Ну нет конечно. Вот это, мне кажется, и есть порок этого романа, что он как бы не сбалансирован, там некоторый избыток ужасного и такого натурализма. Ну, понятно, чем этот выплеск объясняется в девяностые годы — написать что-то гораздо более ужасное, чем уже ужасная тогдашняя реальность. Сорокин ведь великий пародист. И он, пародируя, всегда превышает.
Проблема, мне кажется, в ином, и смысл романа из-за этого ускользал от многих. Ведь смысл романа очень простой. Он в том, чтобы показать, изобразить жизнь как поток зверств без конечной цели, без определённой заданной заранее цели. Ведь всё, ради чего четверо (Ребров, Штаубе, Оля и Серёжа) совершают свои злодейства — они совершают их для того, чтобы кубики, сделанные из их сердец, застыли вот с такими цифрами. Сколько там? 4, 3, 2, 2. Не помню сейчас. Это не имеет никакой цели. Все эти злодейства не ради чего-то. Вот это попытка увидеть жизнь как огромный, сложный, жестокий ритуал, не имеющий конечного оправдания. А что если нет никакой религии, нет никакой загробной жизни, нет ничего, что придавало бы смысл? А вот тогда всё выглядит так. Сложные, тщательно запланированные, структурированные действия, которые не имеют сколько-нибудь внятной цели и внятного финала.

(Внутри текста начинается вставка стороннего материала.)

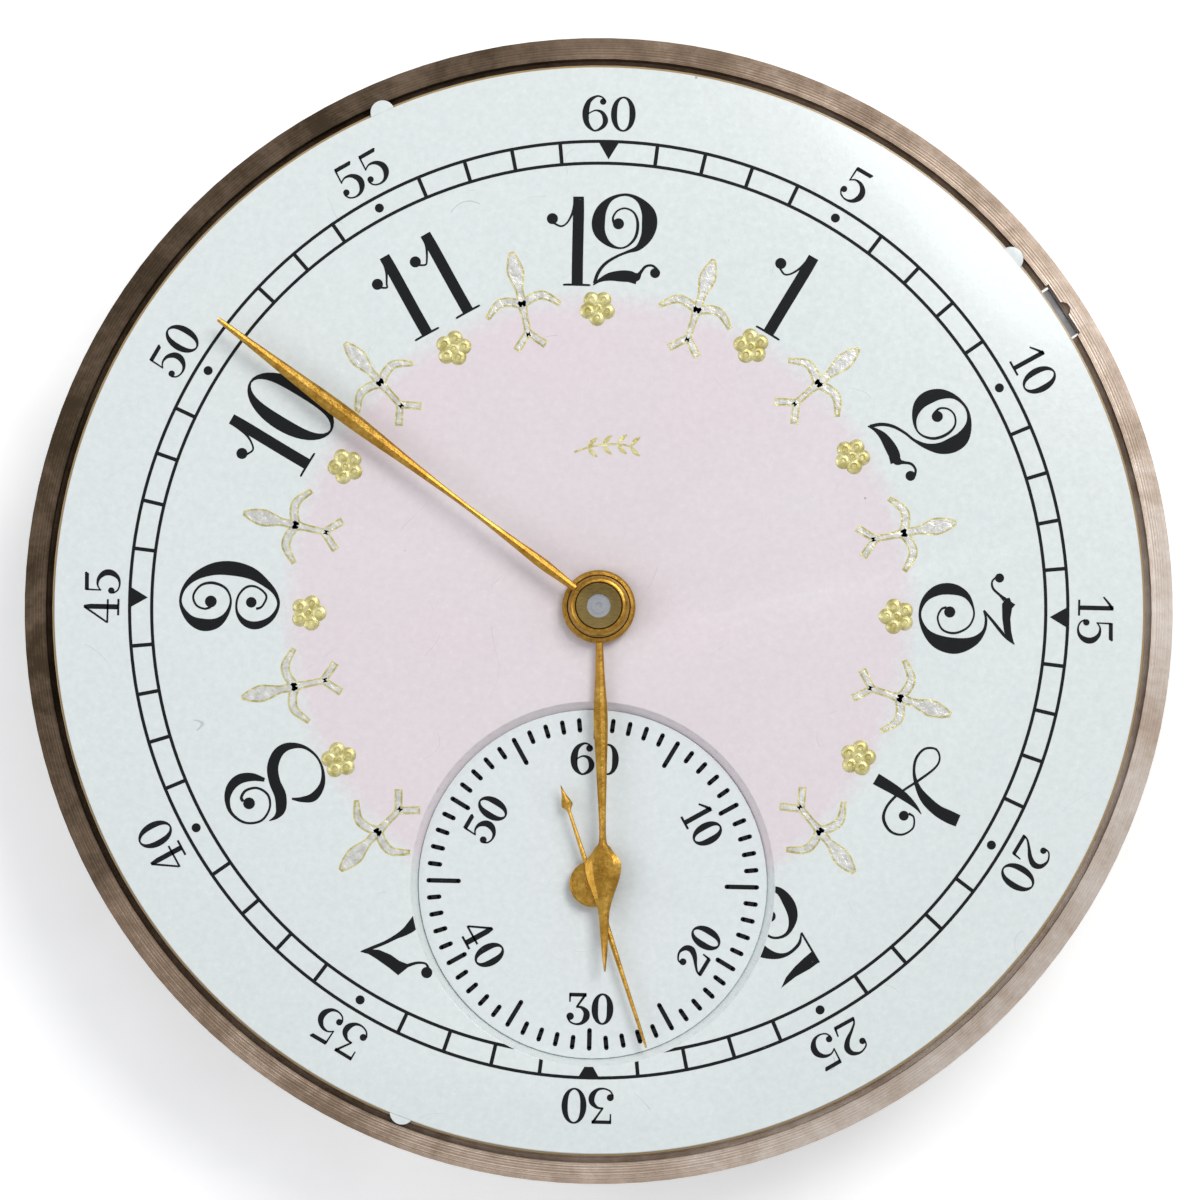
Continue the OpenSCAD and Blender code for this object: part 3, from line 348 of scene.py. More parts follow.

Такой взгляд на жизнь имеет свои преимущества, потому что, во-первых, конечно, он эстетический, он привёл в результате к созданию выдающегося художественного текста. Ну и, во-вторых, такая точка зрения по-своему верна, если полностью у этого храма отрезать купол. В каком-то смысле эта книга глубоко религиозная, потому что Сорокин показал, во что превращается этот мир, если в нём нет оправдания и смысла. Вот так мне кажется.
«Решили ли вы для себя — гений Хармс или клинический безумец?»
Я никогда не считал его гением, хотя я считаю его писателем, безусловно, перворазрядным. Понимаете, одно другого не исключает. У меня был когда-то разговор с Лидией Гинзбург, с Лидией Яковлевной, когда я спросил, что она думает о поздних текстах Мандельштама, есть ли в них безумие. Набоков, например, считал, что его светоносный дар затенён безумием. Она сказала: «Мандельштам был невротик».